David McRaney, author and psychologist, has much to say on how we end up unwilling to hear the other side: “Once something is added to your collection of beliefs, you protect it from harm. You do this instinctively and unconsciously when confronted with attitude-inconsistent information. When someone tries to correct you, it backfires and strengthens those misconceptions instead.” Certainly, the CMUSA is guilty of this sort of thinking. But couldn’t CC students too be guilty of the backfire effect? 

Later in the day, I talked to a CMUSA member named Kierstan. I asked Kierstan what her objective is in coming to CC and other college campuses. She echoed an answer Jed had given me earlier: “to change people’s minds and hearts.” I asked Kierstan if she thought they had actually changed anyone’s mind. 

“Yes, maybe a few. But in general, no. These people are never going to change their minds. They will never see God, probably.” 

“It’s sad when people are so entrenched in beliefs that they can’t change their minds.” 

Kiersten nodded, “Yes, it is.” After a moment of silence she said, “I’ve been thinking about this a lot, actually. This really gets me thinking.”

I was ecstatic when she paused to think. I felt like we were breaking through the divide. I decided to take a chance. I asked, “Do you think someone could ever change your mind about what you believe?”

“Um, if I wanted them to.
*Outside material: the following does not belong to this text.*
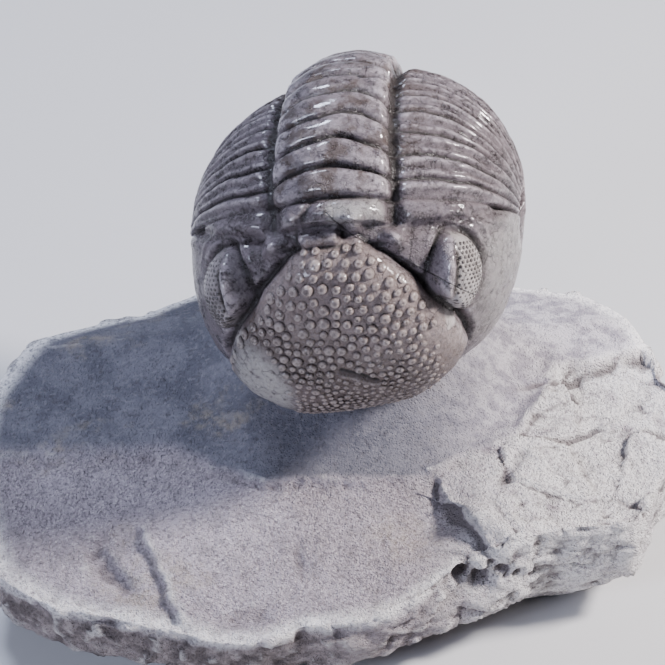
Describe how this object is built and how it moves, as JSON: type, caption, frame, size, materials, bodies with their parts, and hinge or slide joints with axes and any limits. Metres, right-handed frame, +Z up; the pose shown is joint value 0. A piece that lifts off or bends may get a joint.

If I was open to it. But I’ve already found the truth, so I’m not seeking the truth because I’ve already found it.”

“So, you’re not open to changing your mind about things?”

“Yeah, I’m not open to changing my mind about things because I’ve already found what I’m looking for.”
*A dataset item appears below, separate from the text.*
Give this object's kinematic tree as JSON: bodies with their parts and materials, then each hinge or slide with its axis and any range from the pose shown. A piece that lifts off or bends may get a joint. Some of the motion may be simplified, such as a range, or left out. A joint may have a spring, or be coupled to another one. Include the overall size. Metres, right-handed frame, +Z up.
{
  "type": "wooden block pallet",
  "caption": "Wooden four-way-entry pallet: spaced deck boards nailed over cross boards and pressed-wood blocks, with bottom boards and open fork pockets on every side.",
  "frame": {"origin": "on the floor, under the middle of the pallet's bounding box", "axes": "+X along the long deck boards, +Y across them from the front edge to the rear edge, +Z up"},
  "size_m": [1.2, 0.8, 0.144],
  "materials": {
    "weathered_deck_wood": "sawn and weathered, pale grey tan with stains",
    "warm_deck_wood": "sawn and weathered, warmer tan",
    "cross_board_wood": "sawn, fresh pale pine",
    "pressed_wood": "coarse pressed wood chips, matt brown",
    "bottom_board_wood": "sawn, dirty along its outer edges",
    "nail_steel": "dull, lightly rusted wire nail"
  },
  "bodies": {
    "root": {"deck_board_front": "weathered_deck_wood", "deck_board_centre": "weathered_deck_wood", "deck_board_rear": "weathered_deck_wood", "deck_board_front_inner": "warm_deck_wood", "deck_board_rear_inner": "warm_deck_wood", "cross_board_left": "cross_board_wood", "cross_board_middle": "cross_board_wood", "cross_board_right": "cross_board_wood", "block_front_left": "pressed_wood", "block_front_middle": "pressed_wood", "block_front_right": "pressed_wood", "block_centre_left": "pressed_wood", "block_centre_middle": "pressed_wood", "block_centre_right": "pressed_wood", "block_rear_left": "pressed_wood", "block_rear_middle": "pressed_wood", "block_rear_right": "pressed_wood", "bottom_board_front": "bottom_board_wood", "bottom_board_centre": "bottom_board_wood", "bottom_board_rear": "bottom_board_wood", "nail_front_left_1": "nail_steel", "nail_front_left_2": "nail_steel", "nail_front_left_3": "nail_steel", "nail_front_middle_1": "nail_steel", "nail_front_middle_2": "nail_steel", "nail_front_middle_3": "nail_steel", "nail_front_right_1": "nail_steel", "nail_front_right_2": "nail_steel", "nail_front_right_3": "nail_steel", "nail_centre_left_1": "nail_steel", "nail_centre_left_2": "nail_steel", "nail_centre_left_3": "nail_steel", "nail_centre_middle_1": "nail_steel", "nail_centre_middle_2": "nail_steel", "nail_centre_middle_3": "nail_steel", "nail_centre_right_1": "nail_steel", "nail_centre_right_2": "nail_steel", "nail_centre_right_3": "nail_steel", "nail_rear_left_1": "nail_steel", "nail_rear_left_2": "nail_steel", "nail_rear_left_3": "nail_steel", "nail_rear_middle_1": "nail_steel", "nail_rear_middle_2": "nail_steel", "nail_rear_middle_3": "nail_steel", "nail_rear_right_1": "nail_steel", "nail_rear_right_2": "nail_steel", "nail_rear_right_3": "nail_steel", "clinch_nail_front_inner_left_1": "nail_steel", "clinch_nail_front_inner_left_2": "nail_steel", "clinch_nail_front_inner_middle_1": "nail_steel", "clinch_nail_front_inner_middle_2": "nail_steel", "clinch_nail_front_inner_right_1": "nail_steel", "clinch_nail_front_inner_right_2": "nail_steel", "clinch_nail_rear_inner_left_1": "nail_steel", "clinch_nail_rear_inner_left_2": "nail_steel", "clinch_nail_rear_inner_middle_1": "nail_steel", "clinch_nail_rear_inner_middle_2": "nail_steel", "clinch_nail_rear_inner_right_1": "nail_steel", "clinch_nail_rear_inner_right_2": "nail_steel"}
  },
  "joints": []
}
I presented a situation for Kiersten: “What if someone else believes, like you believe, that she’s found what she’s been looking for, but really she hasn’t? Wouldn’t that person be in the same position as you are?”
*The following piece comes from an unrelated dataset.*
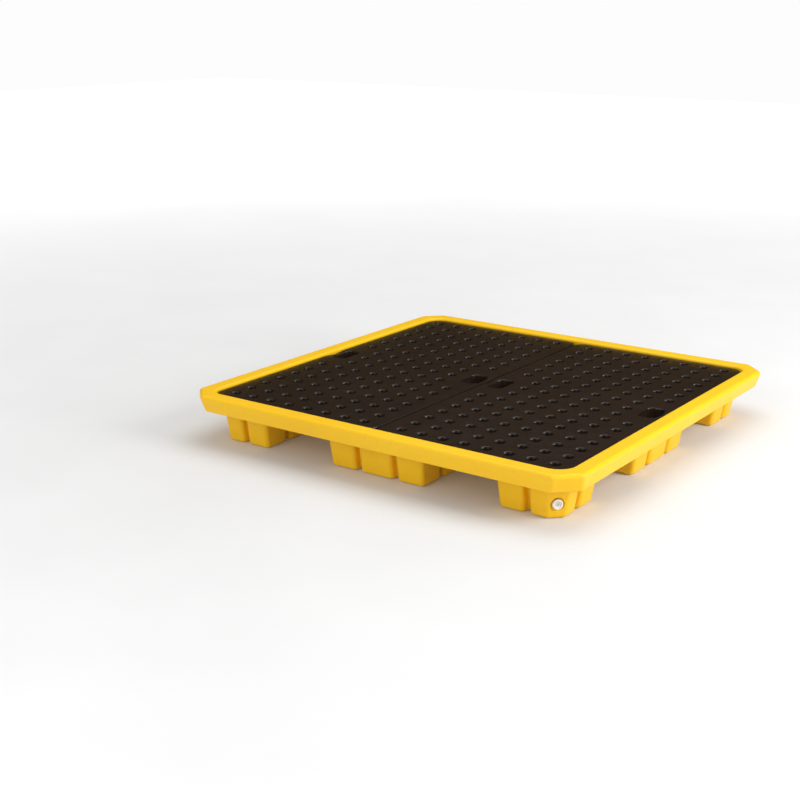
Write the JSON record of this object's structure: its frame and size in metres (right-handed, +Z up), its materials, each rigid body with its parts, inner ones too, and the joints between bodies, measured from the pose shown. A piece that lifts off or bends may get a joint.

“Yeah, that is a hard situation. I’ve been thinking about that as well.” 

I rephrased the question to try to get a real answer. I asked about other religions, specifically. She said, “So, let’s take Islam—that religion is based off of fear and not love.” 

The rest of her response was no more relevant to the question. Kiersten avoided my question entirely and ranted about Islam instead. I left soon after, again feeling like talking to the CMUSA was no more productive than ignoring them. I had learned a lot by talking to them, but I didn’t really learn anything from them. But I saw one more person I hadn’t interviewed. I marched over determined to change this guy’s mind about something.

Solomon, I found out, is not affiliated with the CMUSA, but they preach at his church in Colorado Springs, and he wanted to come to CC with them to support them. He’s a burly, intimidating guy at first sight. His shaved head and goatee don’t make him any more approachable. But Solomon, who I expected to lambast me about my agnosticism, revealed far more empathy and kindness than I’ve seen in years. 

I started out by asking why he came out to CC. He paused for a few seconds before answering: “I just come out here to proclaim Christ. And to share what Christ has done in my life…You know, about four and a half years ago I was living my own life. You know what’s crazy? I used to come out here and I used to party with some guys I knew out here. I used to sell cocaine. I used to party out there with the frats and stuff. I used to live my life just for me.”

He seemed to be waiting for me to say something, so I asked what changed.

“Then God found me. I was…my life was a mess. I was in and out of jail. I didn’t have any thought of God in my life. It was just me. Sex, drugs, making money—that’s just what it was about. I was a loser. That’s the way I look at it.”

He looked at his nephew, who came with him to CC, and started shaking his head, visibly mad at himself. “I was raised with my grandmother always telling me about how Jesus is coming and you’re gonna go to Hell. But it didn’t really bother me. I was just like, ‘So I’m going to Hell, whatever.’ And I’m not saying Christianity is even right, but you can’t just ignore the ideas. That’s what I did. I didn’t even really try to hear.”

“But eventually you did?”

“Yeah, and I ended up getting saved. I heard the gospel. Jesus said you gotta be born again. Something just spoke to me—told me it was true. And it’s funny, I started going to church back then for the wrong reasons. I was going because of this cute girl. I was thinking, ‘Yeah I’m moving my status up. I’ve got a church girl now.’ But God took a hold of me in there. I started going for the right reasons. And guess what, that church girl is my wife now. In about the three and half years I’ve been serving God, I was transformed. God set me free from addictions, from [drug] dealing, from sleeping around with women. Only God could do that, bro. I couldn’t do that.”

“You don’t think it’s possible for someone to do that without God?”

“Yeah, somebody could do it. But I needed God.”

He continued, “It wasn’t about religion. Religion couldn’t change me. Church couldn’t change me. It was having that encounter with the Lord…And when you come to the realization that Jesus loves you, you see that everyone carries a burden with them. And you come to see that everyone needs to be understood. I’m telling you, man, I see the value of straight up kindness like I never did before. That’s what the experience with God is about.”

Solomon shocked me into what now seems obvious: religion is only what you make it. You can contort Christianity to a doctrine of hatred and exclusion, or you can cherry-pick it for the bits that espouse love and acceptance. Religion doesn’t create hatred—it reflects hatred. And the same goes for kindness. 

But leaving religion aside, Solomon said something profound there: “everyone carries a burden with them.” He spoke that sentence with quiet passion, stressing, “everyone.” He was telling me all this just as Joshua shouted something that must have been particularly offensive, because the crowd began screaming and booing ferociously. I could hardly hear what Solomon was saying.